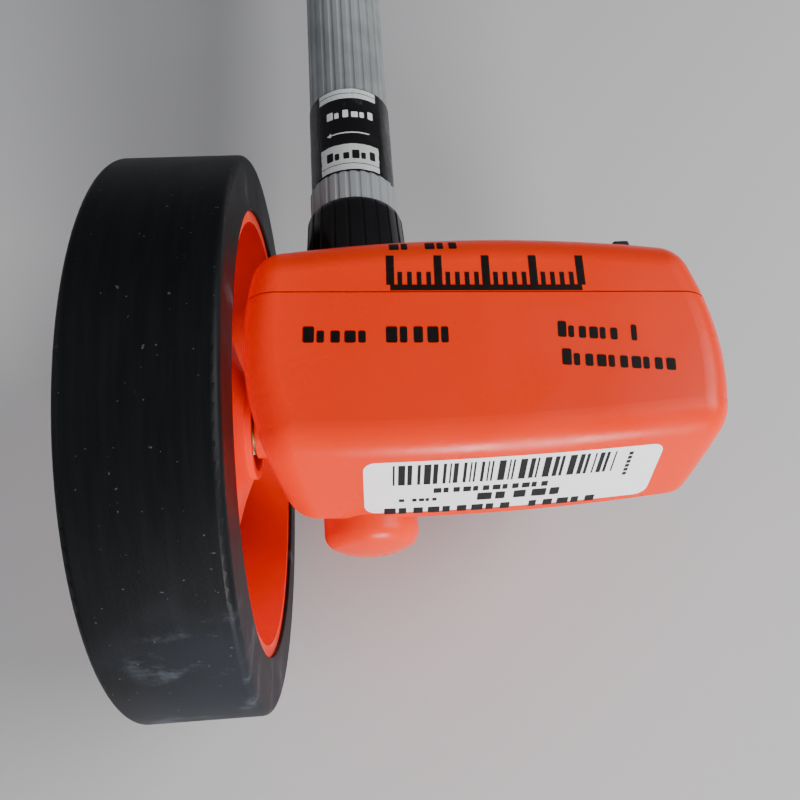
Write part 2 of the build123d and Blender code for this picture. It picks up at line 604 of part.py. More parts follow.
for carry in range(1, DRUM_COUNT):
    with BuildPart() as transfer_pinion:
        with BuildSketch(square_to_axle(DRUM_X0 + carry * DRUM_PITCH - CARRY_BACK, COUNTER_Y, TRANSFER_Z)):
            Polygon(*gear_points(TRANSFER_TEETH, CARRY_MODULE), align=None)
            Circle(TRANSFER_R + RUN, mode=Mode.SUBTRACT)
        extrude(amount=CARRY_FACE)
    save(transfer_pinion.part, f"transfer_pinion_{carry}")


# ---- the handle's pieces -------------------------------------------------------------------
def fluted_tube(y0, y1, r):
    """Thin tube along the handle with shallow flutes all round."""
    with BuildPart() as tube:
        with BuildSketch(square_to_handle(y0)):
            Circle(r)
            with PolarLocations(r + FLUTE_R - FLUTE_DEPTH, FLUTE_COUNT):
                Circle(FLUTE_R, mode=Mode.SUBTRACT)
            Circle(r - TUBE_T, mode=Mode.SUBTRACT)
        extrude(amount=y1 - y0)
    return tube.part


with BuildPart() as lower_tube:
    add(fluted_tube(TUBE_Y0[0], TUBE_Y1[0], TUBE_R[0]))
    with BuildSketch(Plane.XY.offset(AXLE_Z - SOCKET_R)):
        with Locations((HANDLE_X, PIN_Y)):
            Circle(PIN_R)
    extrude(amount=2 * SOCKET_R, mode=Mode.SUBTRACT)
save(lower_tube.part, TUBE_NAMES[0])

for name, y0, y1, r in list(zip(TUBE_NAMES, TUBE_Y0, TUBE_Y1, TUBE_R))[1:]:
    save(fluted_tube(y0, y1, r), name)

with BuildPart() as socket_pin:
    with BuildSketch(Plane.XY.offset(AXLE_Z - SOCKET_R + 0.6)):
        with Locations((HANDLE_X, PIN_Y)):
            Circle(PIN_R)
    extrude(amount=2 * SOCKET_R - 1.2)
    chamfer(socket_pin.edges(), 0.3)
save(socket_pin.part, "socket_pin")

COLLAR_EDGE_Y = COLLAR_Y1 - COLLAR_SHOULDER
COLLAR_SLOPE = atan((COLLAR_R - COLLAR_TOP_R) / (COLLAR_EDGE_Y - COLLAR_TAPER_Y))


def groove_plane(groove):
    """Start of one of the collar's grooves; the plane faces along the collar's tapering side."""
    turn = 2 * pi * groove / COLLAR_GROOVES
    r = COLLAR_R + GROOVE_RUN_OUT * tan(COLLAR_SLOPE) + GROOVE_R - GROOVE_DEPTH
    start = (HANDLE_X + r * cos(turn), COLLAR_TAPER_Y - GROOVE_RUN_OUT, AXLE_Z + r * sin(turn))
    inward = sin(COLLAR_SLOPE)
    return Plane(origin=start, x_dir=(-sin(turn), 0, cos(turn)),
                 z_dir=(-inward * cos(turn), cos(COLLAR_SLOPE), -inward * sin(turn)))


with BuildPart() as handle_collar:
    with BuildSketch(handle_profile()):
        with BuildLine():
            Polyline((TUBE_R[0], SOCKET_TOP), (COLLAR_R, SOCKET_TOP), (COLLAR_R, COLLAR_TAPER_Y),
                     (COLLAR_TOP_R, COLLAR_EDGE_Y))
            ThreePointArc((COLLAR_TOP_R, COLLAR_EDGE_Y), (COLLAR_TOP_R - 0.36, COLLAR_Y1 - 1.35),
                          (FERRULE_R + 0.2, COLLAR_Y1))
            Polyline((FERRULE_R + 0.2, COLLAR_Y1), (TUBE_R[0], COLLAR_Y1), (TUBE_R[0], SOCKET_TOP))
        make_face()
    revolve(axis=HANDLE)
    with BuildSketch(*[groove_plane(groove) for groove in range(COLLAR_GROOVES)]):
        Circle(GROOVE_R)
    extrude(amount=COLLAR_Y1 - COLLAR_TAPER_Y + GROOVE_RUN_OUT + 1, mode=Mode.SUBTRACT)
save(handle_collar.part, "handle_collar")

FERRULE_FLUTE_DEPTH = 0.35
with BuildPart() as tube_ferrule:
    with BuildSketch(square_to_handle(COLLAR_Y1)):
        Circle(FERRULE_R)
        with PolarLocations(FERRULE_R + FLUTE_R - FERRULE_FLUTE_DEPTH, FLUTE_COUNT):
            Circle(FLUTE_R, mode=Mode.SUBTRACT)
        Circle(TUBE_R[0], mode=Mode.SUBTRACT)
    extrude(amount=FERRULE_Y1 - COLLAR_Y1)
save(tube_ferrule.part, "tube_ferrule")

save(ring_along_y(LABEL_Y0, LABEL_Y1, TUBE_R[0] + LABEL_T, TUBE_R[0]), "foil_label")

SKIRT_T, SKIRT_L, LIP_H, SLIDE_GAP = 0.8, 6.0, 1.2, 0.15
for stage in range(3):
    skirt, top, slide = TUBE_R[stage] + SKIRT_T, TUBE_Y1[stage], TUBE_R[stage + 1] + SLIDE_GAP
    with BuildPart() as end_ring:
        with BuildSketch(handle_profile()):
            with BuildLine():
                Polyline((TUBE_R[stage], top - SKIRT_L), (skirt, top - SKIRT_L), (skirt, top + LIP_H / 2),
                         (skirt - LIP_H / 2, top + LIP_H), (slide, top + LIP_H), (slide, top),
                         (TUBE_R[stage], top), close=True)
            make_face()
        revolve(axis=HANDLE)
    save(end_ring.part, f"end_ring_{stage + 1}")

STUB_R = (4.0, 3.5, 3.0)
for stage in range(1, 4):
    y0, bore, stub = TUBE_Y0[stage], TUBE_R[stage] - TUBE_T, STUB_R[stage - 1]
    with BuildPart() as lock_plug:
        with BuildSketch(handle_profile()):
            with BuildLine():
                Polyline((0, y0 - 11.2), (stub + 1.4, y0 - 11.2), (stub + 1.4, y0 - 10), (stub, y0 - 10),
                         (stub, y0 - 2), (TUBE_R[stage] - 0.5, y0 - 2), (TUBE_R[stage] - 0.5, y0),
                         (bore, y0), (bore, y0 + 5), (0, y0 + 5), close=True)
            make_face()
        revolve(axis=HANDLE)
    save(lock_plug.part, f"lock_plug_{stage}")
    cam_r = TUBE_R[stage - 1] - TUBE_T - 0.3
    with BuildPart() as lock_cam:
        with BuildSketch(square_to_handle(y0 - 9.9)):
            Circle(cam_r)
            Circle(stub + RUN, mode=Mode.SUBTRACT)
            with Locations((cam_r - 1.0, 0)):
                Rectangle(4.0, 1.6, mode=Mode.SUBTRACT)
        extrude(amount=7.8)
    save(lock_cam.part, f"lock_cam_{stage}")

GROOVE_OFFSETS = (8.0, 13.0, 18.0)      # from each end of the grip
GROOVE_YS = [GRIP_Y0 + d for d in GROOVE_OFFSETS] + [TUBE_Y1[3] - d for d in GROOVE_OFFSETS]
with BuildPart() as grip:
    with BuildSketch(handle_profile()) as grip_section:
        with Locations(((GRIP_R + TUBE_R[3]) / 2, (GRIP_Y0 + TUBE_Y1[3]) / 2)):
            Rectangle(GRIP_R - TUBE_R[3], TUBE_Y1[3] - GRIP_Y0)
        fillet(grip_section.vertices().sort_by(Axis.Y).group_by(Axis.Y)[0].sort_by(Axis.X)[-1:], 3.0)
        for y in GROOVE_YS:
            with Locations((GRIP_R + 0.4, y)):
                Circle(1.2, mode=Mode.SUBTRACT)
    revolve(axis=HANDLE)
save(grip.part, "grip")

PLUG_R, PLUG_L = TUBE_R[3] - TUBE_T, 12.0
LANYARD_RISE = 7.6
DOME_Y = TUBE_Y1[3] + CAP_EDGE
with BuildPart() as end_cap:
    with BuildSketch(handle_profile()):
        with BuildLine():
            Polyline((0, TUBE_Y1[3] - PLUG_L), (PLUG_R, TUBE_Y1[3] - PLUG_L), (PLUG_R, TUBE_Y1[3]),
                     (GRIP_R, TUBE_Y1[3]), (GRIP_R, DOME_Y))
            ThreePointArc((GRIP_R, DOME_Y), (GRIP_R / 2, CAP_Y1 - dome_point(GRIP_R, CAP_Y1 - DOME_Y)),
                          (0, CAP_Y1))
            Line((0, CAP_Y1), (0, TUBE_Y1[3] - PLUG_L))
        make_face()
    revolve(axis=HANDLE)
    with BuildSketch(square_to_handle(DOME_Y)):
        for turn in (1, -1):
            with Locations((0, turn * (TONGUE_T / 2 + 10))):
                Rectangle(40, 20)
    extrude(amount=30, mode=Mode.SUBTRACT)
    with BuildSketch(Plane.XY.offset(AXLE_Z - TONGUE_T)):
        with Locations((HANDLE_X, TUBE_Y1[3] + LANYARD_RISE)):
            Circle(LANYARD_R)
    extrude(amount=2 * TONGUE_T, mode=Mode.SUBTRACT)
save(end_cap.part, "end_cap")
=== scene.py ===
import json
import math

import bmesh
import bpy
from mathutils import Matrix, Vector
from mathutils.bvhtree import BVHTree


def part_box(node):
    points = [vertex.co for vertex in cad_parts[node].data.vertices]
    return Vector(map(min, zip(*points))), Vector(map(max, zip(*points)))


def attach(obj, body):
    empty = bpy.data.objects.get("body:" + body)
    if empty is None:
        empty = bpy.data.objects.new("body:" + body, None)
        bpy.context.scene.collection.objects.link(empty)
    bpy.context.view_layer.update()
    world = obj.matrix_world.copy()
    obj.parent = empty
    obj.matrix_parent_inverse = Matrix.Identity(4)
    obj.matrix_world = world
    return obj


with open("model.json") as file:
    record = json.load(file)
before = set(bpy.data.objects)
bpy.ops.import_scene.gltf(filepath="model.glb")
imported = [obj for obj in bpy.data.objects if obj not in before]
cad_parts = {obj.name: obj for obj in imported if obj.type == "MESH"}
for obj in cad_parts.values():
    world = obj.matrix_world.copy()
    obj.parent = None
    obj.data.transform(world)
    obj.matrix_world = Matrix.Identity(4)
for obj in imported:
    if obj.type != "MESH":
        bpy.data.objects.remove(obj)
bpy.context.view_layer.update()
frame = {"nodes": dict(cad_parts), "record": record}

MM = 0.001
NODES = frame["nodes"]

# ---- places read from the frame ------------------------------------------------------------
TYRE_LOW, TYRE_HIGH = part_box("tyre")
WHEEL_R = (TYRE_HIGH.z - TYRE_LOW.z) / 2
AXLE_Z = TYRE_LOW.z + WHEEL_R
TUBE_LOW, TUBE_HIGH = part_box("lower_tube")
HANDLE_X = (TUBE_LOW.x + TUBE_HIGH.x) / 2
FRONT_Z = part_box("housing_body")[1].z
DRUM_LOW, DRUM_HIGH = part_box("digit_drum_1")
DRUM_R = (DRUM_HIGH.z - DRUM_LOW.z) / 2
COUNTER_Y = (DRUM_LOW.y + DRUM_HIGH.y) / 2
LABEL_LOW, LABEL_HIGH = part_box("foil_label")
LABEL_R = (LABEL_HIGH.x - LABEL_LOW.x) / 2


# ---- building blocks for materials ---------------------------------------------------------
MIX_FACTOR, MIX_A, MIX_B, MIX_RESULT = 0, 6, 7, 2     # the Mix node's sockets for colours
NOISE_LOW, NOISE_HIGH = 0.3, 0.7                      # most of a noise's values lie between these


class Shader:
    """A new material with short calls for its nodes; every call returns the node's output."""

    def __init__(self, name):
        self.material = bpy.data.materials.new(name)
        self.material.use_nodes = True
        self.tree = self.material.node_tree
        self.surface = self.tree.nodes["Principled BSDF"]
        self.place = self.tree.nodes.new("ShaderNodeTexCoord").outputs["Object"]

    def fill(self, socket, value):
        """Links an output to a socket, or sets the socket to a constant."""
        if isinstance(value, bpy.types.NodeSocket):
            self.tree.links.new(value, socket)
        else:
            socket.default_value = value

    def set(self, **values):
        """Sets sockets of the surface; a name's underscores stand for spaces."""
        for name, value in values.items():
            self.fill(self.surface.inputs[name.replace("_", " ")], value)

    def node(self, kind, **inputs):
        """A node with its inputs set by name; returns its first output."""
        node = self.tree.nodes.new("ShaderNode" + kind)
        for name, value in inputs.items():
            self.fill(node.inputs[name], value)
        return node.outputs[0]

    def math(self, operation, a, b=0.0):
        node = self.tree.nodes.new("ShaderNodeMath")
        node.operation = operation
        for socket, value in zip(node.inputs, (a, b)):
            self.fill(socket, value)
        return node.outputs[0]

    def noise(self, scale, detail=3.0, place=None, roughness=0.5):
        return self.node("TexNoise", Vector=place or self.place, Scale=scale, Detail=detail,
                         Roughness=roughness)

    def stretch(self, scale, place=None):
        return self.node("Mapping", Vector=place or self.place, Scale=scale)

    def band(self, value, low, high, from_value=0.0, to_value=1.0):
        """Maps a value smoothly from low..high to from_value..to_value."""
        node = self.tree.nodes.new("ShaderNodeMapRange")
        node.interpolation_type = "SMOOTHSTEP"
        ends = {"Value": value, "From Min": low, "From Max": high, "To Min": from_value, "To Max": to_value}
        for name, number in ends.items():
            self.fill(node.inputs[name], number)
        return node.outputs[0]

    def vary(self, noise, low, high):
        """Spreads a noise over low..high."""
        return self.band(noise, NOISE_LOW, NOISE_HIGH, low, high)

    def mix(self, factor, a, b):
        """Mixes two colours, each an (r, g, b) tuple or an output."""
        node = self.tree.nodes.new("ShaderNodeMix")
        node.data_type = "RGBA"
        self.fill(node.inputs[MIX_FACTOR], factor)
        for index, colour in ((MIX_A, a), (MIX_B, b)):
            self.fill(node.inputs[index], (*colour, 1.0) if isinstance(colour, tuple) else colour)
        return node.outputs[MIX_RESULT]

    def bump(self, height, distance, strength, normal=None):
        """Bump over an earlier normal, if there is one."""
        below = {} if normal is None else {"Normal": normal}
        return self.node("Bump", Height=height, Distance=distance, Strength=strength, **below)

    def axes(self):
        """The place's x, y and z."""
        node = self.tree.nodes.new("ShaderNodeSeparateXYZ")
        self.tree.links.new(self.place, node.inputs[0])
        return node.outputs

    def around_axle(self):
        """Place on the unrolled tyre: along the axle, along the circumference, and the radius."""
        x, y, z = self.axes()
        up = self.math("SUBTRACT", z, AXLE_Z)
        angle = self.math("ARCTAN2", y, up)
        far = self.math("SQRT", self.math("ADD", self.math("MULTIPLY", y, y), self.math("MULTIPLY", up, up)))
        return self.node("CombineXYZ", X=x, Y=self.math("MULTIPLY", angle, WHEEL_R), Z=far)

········

Exact duplication is required for the lines above, from the line that contains "obj.matrix_world = Matrix.Identity(4)" to the line that contains "socket.default_value = value", inclusive; omit all others.

    obj.matrix_world = Matrix.Identity(4)
for obj in imported:
    if obj.type != "MESH":
        bpy.data.objects.remove(obj)
bpy.context.view_layer.update()
frame = {"nodes": dict(cad_parts), "record": record}

MM = 0.001
NODES = frame["nodes"]

# ---- places read from the frame ------------------------------------------------------------
TYRE_LOW, TYRE_HIGH = part_box("tyre")
WHEEL_R = (TYRE_HIGH.z - TYRE_LOW.z) / 2
AXLE_Z = TYRE_LOW.z + WHEEL_R
TUBE_LOW, TUBE_HIGH = part_box("lower_tube")
HANDLE_X = (TUBE_LOW.x + TUBE_HIGH.x) / 2
FRONT_Z = part_box("housing_body")[1].z
DRUM_LOW, DRUM_HIGH = part_box("digit_drum_1")
DRUM_R = (DRUM_HIGH.z - DRUM_LOW.z) / 2
COUNTER_Y = (DRUM_LOW.y + DRUM_HIGH.y) / 2
LABEL_LOW, LABEL_HIGH = part_box("foil_label")
LABEL_R = (LABEL_HIGH.x - LABEL_LOW.x) / 2


# ---- building blocks for materials ---------------------------------------------------------
MIX_FACTOR, MIX_A, MIX_B, MIX_RESULT = 0, 6, 7, 2     # the Mix node's sockets for colours
NOISE_LOW, NOISE_HIGH = 0.3, 0.7                      # most of a noise's values lie between these


class Shader:
    """A new material with short calls for its nodes; every call returns the node's output."""

    def __init__(self, name):
        self.material = bpy.data.materials.new(name)
        self.material.use_nodes = True
        self.tree = self.material.node_tree
        self.surface = self.tree.nodes["Principled BSDF"]
        self.place = self.tree.nodes.new("ShaderNodeTexCoord").outputs["Object"]

    def fill(self, socket, value):
        """Links an output to a socket, or sets the socket to a constant."""
        if isinstance(value, bpy.types.NodeSocket):
            self.tree.links.new(value, socket)
        else:
            socket.default_value = value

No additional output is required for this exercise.